==== Material for this exercise
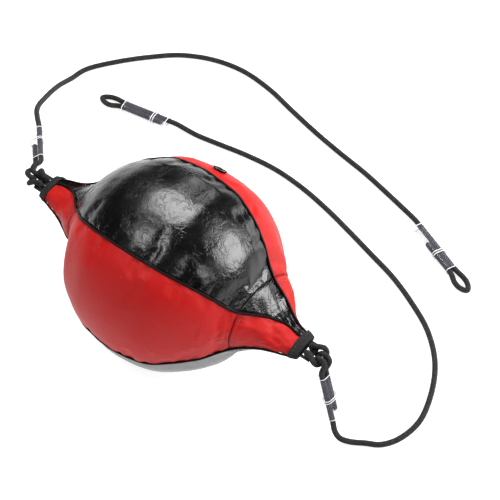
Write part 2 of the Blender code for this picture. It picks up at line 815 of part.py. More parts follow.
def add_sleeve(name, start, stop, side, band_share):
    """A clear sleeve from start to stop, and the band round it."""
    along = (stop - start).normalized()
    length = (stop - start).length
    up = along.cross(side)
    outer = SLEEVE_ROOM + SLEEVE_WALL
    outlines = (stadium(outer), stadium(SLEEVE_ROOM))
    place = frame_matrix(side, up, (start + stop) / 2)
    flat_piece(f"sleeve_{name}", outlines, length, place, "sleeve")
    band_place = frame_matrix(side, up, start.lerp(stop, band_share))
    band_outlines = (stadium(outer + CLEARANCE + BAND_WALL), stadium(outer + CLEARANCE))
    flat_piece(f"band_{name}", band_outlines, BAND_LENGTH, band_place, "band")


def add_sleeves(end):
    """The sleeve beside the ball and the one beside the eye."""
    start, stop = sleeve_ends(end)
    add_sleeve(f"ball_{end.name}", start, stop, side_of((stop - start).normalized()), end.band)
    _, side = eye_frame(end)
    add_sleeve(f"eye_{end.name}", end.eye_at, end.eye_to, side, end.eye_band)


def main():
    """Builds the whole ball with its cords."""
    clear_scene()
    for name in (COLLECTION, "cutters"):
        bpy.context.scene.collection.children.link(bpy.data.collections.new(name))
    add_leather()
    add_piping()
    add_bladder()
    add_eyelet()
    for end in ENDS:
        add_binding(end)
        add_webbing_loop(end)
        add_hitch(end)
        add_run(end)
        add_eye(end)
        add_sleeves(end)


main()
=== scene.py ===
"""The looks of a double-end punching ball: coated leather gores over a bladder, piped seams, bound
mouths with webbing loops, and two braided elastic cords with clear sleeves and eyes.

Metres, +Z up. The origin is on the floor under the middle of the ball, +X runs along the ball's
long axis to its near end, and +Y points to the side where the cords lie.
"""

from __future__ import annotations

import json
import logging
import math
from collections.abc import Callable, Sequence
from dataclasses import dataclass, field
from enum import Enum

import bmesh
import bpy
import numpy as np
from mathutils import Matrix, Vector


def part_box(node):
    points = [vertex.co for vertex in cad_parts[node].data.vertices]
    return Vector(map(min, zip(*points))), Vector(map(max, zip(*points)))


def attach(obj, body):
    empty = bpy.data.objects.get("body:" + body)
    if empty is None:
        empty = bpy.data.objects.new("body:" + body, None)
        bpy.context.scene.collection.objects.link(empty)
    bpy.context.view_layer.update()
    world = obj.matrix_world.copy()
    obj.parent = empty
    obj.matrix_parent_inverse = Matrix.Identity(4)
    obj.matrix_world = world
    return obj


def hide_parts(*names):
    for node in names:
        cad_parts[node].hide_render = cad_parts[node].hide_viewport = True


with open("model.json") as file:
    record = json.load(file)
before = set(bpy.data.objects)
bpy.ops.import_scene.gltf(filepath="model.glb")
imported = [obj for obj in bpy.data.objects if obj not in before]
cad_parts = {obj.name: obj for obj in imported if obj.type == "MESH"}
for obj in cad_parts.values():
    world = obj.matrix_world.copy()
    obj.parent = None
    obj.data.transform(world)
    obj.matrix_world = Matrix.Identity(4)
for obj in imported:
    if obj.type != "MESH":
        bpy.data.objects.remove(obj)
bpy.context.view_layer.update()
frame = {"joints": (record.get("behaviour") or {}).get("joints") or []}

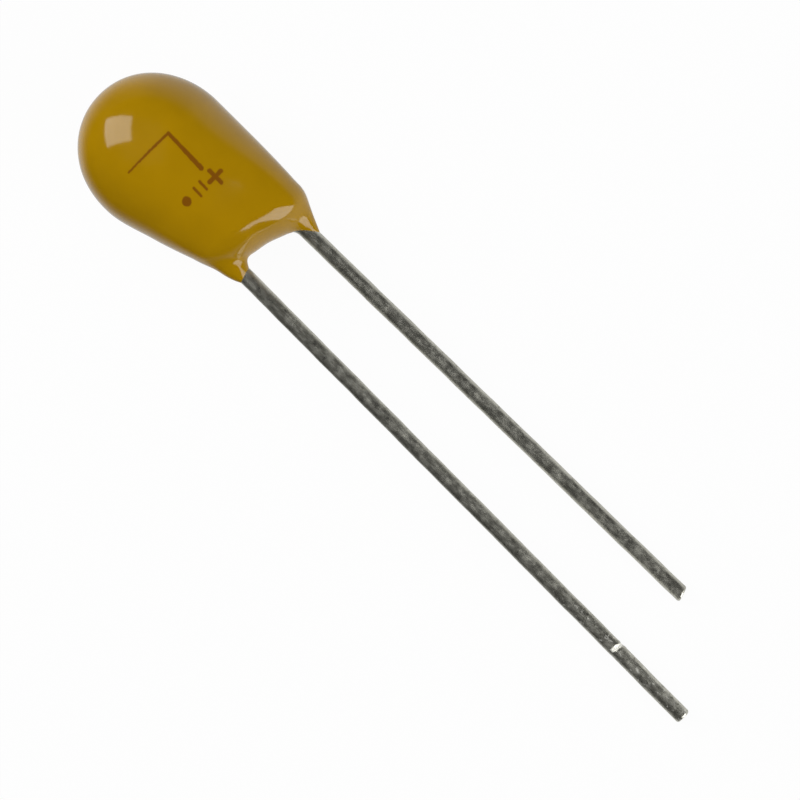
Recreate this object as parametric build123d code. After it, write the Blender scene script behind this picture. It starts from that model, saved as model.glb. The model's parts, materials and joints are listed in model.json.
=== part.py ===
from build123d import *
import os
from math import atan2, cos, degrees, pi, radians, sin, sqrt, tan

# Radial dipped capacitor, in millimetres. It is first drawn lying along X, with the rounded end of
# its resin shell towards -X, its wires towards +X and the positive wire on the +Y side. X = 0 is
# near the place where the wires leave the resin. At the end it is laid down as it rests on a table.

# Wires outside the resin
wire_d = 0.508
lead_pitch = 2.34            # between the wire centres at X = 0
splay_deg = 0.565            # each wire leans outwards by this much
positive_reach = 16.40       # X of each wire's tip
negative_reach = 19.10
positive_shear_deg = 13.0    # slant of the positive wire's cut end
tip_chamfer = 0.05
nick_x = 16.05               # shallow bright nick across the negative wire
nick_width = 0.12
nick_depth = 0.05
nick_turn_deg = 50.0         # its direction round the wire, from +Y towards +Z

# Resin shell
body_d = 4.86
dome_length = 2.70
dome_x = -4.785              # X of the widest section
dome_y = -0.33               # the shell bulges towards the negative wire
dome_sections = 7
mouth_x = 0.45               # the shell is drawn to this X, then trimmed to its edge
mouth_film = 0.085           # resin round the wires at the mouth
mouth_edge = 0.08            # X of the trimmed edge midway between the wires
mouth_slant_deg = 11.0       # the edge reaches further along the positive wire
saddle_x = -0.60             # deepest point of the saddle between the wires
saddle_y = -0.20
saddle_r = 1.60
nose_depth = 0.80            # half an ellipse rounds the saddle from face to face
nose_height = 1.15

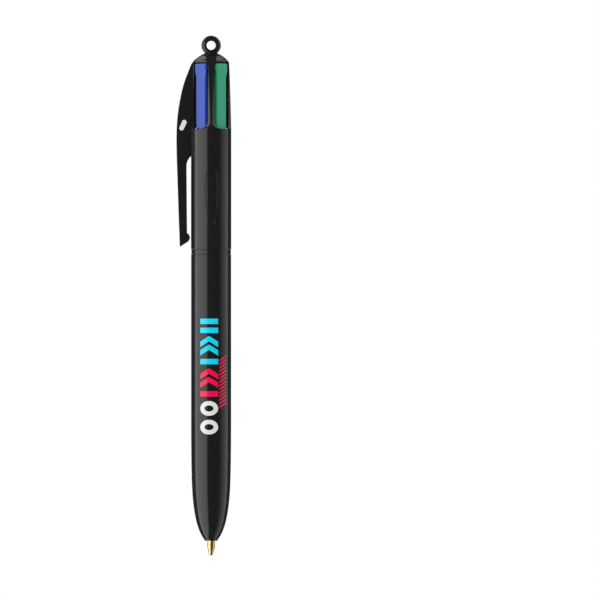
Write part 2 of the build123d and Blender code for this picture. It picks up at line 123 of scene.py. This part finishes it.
========
#### Short problem
Exactly and exclusively, reproduce the lines that start at the line containing "band_outlines = (stadium(outer" and end at the line containing "for node in", inclusive of both.

#### Expected answer
    band_outlines = (stadium(outer + CLEARANCE + BAND_WALL), stadium(outer + CLEARANCE))
    flat_piece(f"band_{name}", band_outlines, BAND_LENGTH, band_place, "band")


def add_sleeves(end):
    """The sleeve beside the ball and the one beside the eye."""
    start, stop = sleeve_ends(end)
    add_sleeve(f"ball_{end.name}", start, stop, side_of((stop - start).normalized()), end.band)
    _, side = eye_frame(end)
    add_sleeve(f"eye_{end.name}", end.eye_at, end.eye_to, side, end.eye_band)


def main():
    """Builds the whole ball with its cords."""
    clear_scene()
    for name in (COLLECTION, "cutters"):
        bpy.context.scene.collection.children.link(bpy.data.collections.new(name))
    add_leather()
    add_piping()
    add_bladder()
    add_eyelet()
    for end in ENDS:
        add_binding(end)
        add_webbing_loop(end)
        add_hitch(end)
        add_run(end)
        add_eye(end)
        add_sleeves(end)


main()
=== scene.py ===
"""The looks of a double-end punching ball: coated leather gores over a bladder, piped seams, bound
mouths with webbing loops, and two braided elastic cords with clear sleeves and eyes.

Metres, +Z up. The origin is on the floor under the middle of the ball, +X runs along the ball's
long axis to its near end, and +Y points to the side where the cords lie.
"""

from __future__ import annotations

import json
import logging
import math
from collections.abc import Callable, Sequence
from dataclasses import dataclass, field
from enum import Enum

import bmesh
import bpy
import numpy as np
from mathutils import Matrix, Vector


def part_box(node):
    points = [vertex.co for vertex in cad_parts[node].data.vertices]
    return Vector(map(min, zip(*points))), Vector(map(max, zip(*points)))


def attach(obj, body):
    empty = bpy.data.objects.get("body:" + body)
    if empty is None:
        empty = bpy.data.objects.new("body:" + body, None)
        bpy.context.scene.collection.objects.link(empty)
    bpy.context.view_layer.update()
    world = obj.matrix_world.copy()
    obj.parent = empty
    obj.matrix_parent_inverse = Matrix.Identity(4)
    obj.matrix_world = world
    return obj


def hide_parts(*names):
    for node in names:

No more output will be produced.